La resurrezione Dc un’incognita per Matteo. L’articolo a firma di Marcello Sorgi:

“Annunciato da tempo come una grande resa dei conti, il secondo tempo della sanguinosa partita culminata nel siluramento di Marini e Prodi alla Presidenza della Repubblica, il congresso del Pd si chiude prima di cominciare. Con un patto interno alla nuova generazione e una storica, imprevedibile sconfitta della componente (post) Pci, che aveva fin qui dominato la tormentata esistenza dell’ultimo partito sopravvissuto alla Prima Repubblica, nato nel 2007 dalle macerie di quelli che per mezzo secolo avevano dominato la scena politica italiana. Più dei numeri e delle percentuali delle correnti, aggiornate in vista dello scontro congressuale, hanno contato le «ola» per Matteo del popolo Pd nella stagione delle feste. Che una volta si chiamavano «dell’Unità», e si concludevano con adunate oceaniche per il comizio di chiusura del segretario generale, «assiso sul baldacchino invisibile su cui sedevano tutti i leader comunisti del mondo», come scriveva Vasquez Montalban; mentre adesso impazziscono per questo ragazzone, tutto battute toscane e «rottamazione»: ai loro occhi l’ultima occasione di tornare a vincere, dopo un ventennio di sconfitte subite da Berlusconi e dopo l’umiliazione finale del governo di larghe intese. Parafrasando Luigi Pintor, che in occasione del primo grande crollo elettorale di trent’anni fa titolò speranzoso «il manifesto» «Non moriremo democristiani», a denti stretti si dovrà ammettere che sarà proprio grazie alla Dc, invece, se alla fine il Pd sopravviverà. Avrebbe detto col suo tono svagato Arnaldo Forlani, il segretario finito in affidamento ai servizi sociali innamorato di Nietzsche e del pentapartito: «E’ l’eterno ritorno del sempre uguale».”

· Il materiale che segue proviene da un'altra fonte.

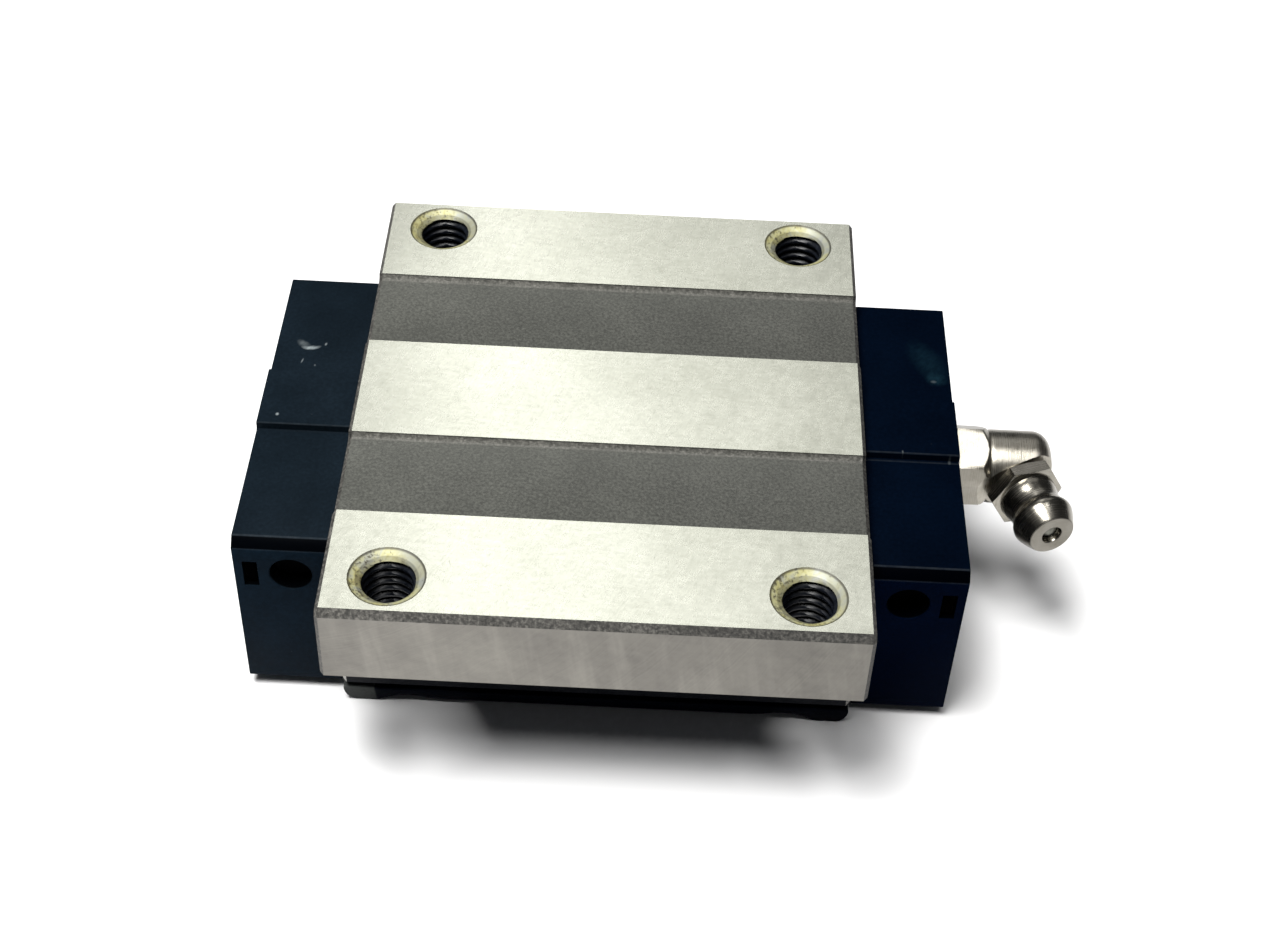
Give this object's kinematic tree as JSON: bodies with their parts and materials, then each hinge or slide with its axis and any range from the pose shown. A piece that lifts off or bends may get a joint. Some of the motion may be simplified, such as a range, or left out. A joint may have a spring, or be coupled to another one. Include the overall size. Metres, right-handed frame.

Crescita, il piano in 5 punti di Letta. L’articolo a firma di Paolo Baroni:

“«Finora abbiamo usato il cacciavite. Ora, tamponate tutte le emergenze, possiamo finalmente fare politica economica». I tempi sono maturi, l’orizzonte è vicinissimo, metà ottobre, ovvero la scadenza della legge di stabilità. Il menù degli interventi è già abbozzato e in molti punti risponde alle richieste di imprese e sindacati che martedì da Genova hanno lanciato il loro programma-appello per rilanciare l’economia. Del resto con le parti sociali Letta ha avuto svariati incontri, riservati e non. Un confronto continuo, a tutto campo. Con il presidente di Confindustria Squinzi l’ultimo contatto risale al giorno del varo del decreto Imu, il 28 agosto. Un primo giro d’orizzonte in vista proprio del varo della legge di stabilità. E con Camusso c’era stato un colloquio qualche giorno prima. «Assieme sono stati individuati terreni di analisi condivisi» fanno sapere da palazzo Chigi. Ed ora l’uscita di Confindustria, Cgil, Cisl e Uil, che chiedono non solo misure economiche ma anche stabilità di governo, alla fine rappresenta un buon assist per un esecutivo sempre più esposto ai rischi di una crisi politica. Non è un caso che Letta, a botta calda, abbia salutato con favore l’intesa a quattro. Un «fatto positivo» dal momento che discutere di cose concrete «può aiutare ad uscire dal caos in cui ci troviamo».”